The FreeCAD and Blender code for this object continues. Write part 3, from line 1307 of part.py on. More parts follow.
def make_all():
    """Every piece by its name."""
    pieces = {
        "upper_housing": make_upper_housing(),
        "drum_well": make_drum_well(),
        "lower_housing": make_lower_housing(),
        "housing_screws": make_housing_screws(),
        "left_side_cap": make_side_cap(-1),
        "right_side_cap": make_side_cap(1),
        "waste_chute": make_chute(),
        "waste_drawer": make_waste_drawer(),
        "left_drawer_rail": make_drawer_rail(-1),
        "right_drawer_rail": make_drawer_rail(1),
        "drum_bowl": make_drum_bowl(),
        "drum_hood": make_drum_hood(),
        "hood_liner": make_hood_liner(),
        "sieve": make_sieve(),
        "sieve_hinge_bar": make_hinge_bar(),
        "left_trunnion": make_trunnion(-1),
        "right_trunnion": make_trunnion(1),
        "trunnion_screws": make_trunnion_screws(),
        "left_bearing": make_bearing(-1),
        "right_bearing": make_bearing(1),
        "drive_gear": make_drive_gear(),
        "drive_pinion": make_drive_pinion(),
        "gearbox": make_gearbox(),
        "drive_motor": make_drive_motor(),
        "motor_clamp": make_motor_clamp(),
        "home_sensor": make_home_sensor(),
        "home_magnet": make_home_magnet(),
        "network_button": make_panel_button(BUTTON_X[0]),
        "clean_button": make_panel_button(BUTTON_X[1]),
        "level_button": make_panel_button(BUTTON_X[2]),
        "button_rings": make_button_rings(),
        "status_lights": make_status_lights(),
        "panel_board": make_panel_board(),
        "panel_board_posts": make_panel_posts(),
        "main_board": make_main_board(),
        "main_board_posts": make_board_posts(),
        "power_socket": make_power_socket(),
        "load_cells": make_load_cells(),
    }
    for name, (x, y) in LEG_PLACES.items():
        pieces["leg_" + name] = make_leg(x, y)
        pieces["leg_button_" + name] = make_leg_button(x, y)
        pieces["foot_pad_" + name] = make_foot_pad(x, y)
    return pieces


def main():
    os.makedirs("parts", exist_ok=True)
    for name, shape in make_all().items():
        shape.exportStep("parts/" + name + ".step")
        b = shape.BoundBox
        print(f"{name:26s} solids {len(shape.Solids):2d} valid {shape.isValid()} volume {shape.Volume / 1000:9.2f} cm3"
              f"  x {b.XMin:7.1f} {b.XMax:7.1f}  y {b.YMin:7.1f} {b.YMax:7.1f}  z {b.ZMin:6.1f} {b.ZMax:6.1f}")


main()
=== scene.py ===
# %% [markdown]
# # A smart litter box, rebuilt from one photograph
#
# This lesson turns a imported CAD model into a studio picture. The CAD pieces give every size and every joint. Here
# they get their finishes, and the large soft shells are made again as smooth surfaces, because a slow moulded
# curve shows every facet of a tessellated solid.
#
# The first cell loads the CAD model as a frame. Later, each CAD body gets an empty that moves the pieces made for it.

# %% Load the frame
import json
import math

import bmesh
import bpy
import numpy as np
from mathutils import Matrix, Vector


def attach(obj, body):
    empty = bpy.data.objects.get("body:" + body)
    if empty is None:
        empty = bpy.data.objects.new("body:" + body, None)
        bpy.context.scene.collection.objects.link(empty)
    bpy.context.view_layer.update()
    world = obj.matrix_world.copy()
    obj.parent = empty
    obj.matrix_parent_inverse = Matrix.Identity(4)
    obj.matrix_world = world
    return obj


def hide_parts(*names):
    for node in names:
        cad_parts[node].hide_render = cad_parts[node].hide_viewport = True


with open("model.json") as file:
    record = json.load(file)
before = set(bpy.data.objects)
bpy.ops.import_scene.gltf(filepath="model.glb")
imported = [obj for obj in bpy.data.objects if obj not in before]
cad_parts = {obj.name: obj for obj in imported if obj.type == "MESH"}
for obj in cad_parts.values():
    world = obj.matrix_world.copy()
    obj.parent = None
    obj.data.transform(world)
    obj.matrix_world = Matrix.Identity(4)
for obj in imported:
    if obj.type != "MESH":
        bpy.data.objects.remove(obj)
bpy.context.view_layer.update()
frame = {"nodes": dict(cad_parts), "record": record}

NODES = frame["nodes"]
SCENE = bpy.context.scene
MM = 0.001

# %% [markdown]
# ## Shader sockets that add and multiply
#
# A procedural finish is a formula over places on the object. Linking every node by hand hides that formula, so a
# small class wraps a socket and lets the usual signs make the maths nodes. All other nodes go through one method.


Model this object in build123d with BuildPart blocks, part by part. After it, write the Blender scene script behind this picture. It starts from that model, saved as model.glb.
● ● ●
**THE REQUEST**
Please output the complete data exactly.

**COMPLETE RESPONSE**
The FreeCAD and Blender code for this object continues. Write part 3, from line 1307 of part.py on. More parts follow.
def make_all():
    """Every piece by its name."""
    pieces = {
        "upper_housing": make_upper_housing(),
        "drum_well": make_drum_well(),
        "lower_housing": make_lower_housing(),
        "housing_screws": make_housing_screws(),
        "left_side_cap": make_side_cap(-1),
        "right_side_cap": make_side_cap(1),
        "waste_chute": make_chute(),
        "waste_drawer": make_waste_drawer(),
        "left_drawer_rail": make_drawer_rail(-1),
        "right_drawer_rail": make_drawer_rail(1),
        "drum_bowl": make_drum_bowl(),
        "drum_hood": make_drum_hood(),
        "hood_liner": make_hood_liner(),
        "sieve": make_sieve(),
        "sieve_hinge_bar": make_hinge_bar(),
        "left_trunnion": make_trunnion(-1),
        "right_trunnion": make_trunnion(1),
        "trunnion_screws": make_trunnion_screws(),
        "left_bearing": make_bearing(-1),
        "right_bearing": make_bearing(1),
        "drive_gear": make_drive_gear(),
        "drive_pinion": make_drive_pinion(),
        "gearbox": make_gearbox(),
        "drive_motor": make_drive_motor(),
        "motor_clamp": make_motor_clamp(),
        "home_sensor": make_home_sensor(),
        "home_magnet": make_home_magnet(),
        "network_button": make_panel_button(BUTTON_X[0]),
        "clean_button": make_panel_button(BUTTON_X[1]),
        "level_button": make_panel_button(BUTTON_X[2]),
        "button_rings": make_button_rings(),
        "status_lights": make_status_lights(),
        "panel_board": make_panel_board(),
        "panel_board_posts": make_panel_posts(),
        "main_board": make_main_board(),
        "main_board_posts": make_board_posts(),
        "power_socket": make_power_socket(),
        "load_cells": make_load_cells(),
    }
    for name, (x, y) in LEG_PLACES.items():
        pieces["leg_" + name] = make_leg(x, y)
        pieces["leg_button_" + name] = make_leg_button(x, y)
        pieces["foot_pad_" + name] = make_foot_pad(x, y)
    return pieces


def main():
    os.makedirs("parts", exist_ok=True)
    for name, shape in make_all().items():
        shape.exportStep("parts/" + name + ".step")
        b = shape.BoundBox
        print(f"{name:26s} solids {len(shape.Solids):2d} valid {shape.isValid()} volume {shape.Volume / 1000:9.2f} cm3"
              f"  x {b.XMin:7.1f} {b.XMax:7.1f}  y {b.YMin:7.1f} {b.YMax:7.1f}  z {b.ZMin:6.1f} {b.ZMax:6.1f}")


main()
=== scene.py ===
# %% [markdown]
# # A smart litter box, rebuilt from one photograph
#
# This lesson turns a imported CAD model into a studio picture. The CAD pieces give every size and every joint. Here
# they get their finishes, and the large soft shells are made again as smooth surfaces, because a slow moulded
# curve shows every facet of a tessellated solid.
#
# The first cell loads the CAD model as a frame. Later, each CAD body gets an empty that moves the pieces made for it.

# %% Load the frame
import json
import math

import bmesh
import bpy
import numpy as np
from mathutils import Matrix, Vector


def attach(obj, body):
    empty = bpy.data.objects.get("body:" + body)
    if empty is None:
        empty = bpy.data.objects.new("body:" + body, None)
        bpy.context.scene.collection.objects.link(empty)
    bpy.context.view_layer.update()
    world = obj.matrix_world.copy()
    obj.parent = empty
    obj.matrix_parent_inverse = Matrix.Identity(4)
    obj.matrix_world = world
    return obj


def hide_parts(*names):
    for node in names:
        cad_parts[node].hide_render = cad_parts[node].hide_viewport = True


with open("model.json") as file:
    record = json.load(file)
before = set(bpy.data.objects)
bpy.ops.import_scene.gltf(filepath="model.glb")
imported = [obj for obj in bpy.data.objects if obj not in before]
cad_parts = {obj.name: obj for obj in imported if obj.type == "MESH"}
for obj in cad_parts.values():
    world = obj.matrix_world.copy()
    obj.parent = None
    obj.data.transform(world)
    obj.matrix_world = Matrix.Identity(4)
for obj in imported:
    if obj.type != "MESH":
        bpy.data.objects.remove(obj)
bpy.context.view_layer.update()
frame = {"nodes": dict(cad_parts), "record": record}

NODES = frame["nodes"]
SCENE = bpy.context.scene
MM = 0.001

# %% [markdown]
# ## Shader sockets that add and multiply
#
# A procedural finish is a formula over places on the object. Linking every node by hand hides that formula, so a
# small class wraps a socket and lets the usual signs make the maths nodes. All other nodes go through one method.


Model this object in build123d with BuildPart blocks, part by part. After it, write the Blender scene script behind this picture. It starts from that model, saved as model.glb.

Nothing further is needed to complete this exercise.